2019 Haziran ayının ortasında Bakan Barr'ın savcı Berman ile Washington'da görüştüğünü ve Bakanlığın, sanıklara karşı suçlamaları düşürmesine rıza göstermeleri için savcıya baskı yaptığını yazan NYT, Berman'ın bu telkini "Biz Güney Bölgesi Savcılığında bu şekilde çalışmıyoruz" diyerek kabul etmediği kaydedildi.
"Barış Pınarı" dönemeci
Türkiye'nin Suriye'de Barış Pınarı harekatına başlaması ve Trump'ın aynı gün Erdoğan'a gönderdiği "Sert adam olma. Aptal olma" diye biten mektubun ardından 15 Ekim'de ABD Adalet Bakanlığı Manhattan savcılarına Halkbank'a karşı iddianamenin açıklanması için yetki verdi. İddianamaede Halkbank'a para aklama, yolsuzluk ve İran yaptırımlarını ihlal amacıyla komplo suçlamaları yöneltildi. Ancak ek bireylere yönelik suçlamalar iddianameye eklenmedi. İddianamenin açıklanmasından sekiz ay sonra Haziran'da Trump, Berman'ı görevden aldı. NYT'ye konuşan Adalet Bakanlığı yetkilileri, Berman'ın Halkbank davasıyla ilgili tutumunun görevden alınmasının en önemli gerekçesi olduğunu belirtiyor.
"Fethullah Gülen" baskısı
NYT haberinde Erdoğan'ın Fethullah Gülen'in iadesi ve ABD'deki yapılanmasına yönelik Trump'a baskı yaptığına da yer verildi.
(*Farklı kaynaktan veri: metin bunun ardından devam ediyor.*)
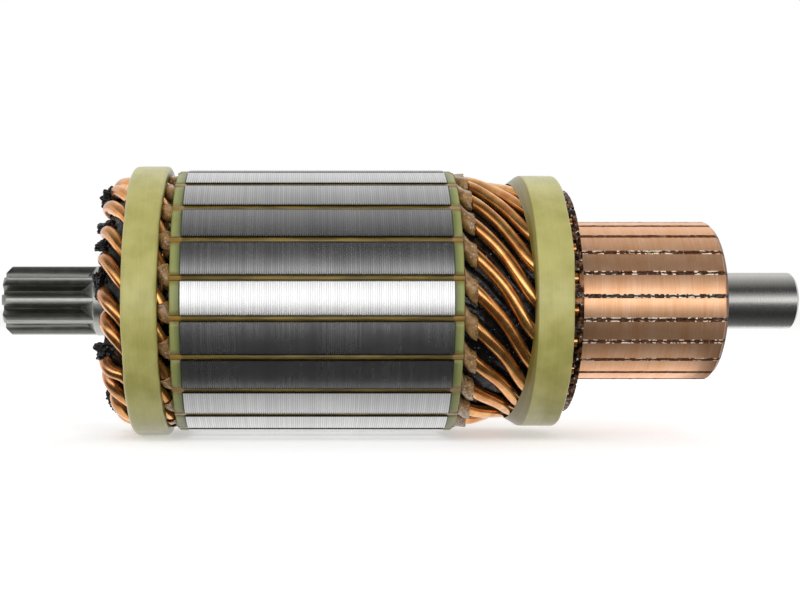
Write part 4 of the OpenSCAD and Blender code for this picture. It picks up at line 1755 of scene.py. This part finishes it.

Trump göreve geldikten sonra Ulusal Güvenlik Konseyi'nin Eğitim Bakanlığında Gülen okullarıyla ilgili bilgi istediği, okullara federal bütçeden aktarılan ödeneğin kesilmesi imkanı bulunup bulunmadığını sorduğu, Bakanlık yetkililerinin bu isteği, ödeneği kesme yetkileri bulunmadığı gerekçesiyle reddettiği bildirildi.
Beyaz Saray'ın Gülen'in soruşturulması ve ABD'den ayrılmaya zorlanması konusunda İç Güvenlik Bakanlığı ve FBI nezdinde yaptığı girişimlerin de karşılık bulmadığı belirtiliyor.
NYT, haberle ilgili görüşlerine başvurulan Türk hükümet yetkilileri, Beyaz Saray ve Amerikan Adalet Bakanlığının yorumda bulunmamayı tercih ettiğini de bildirdi.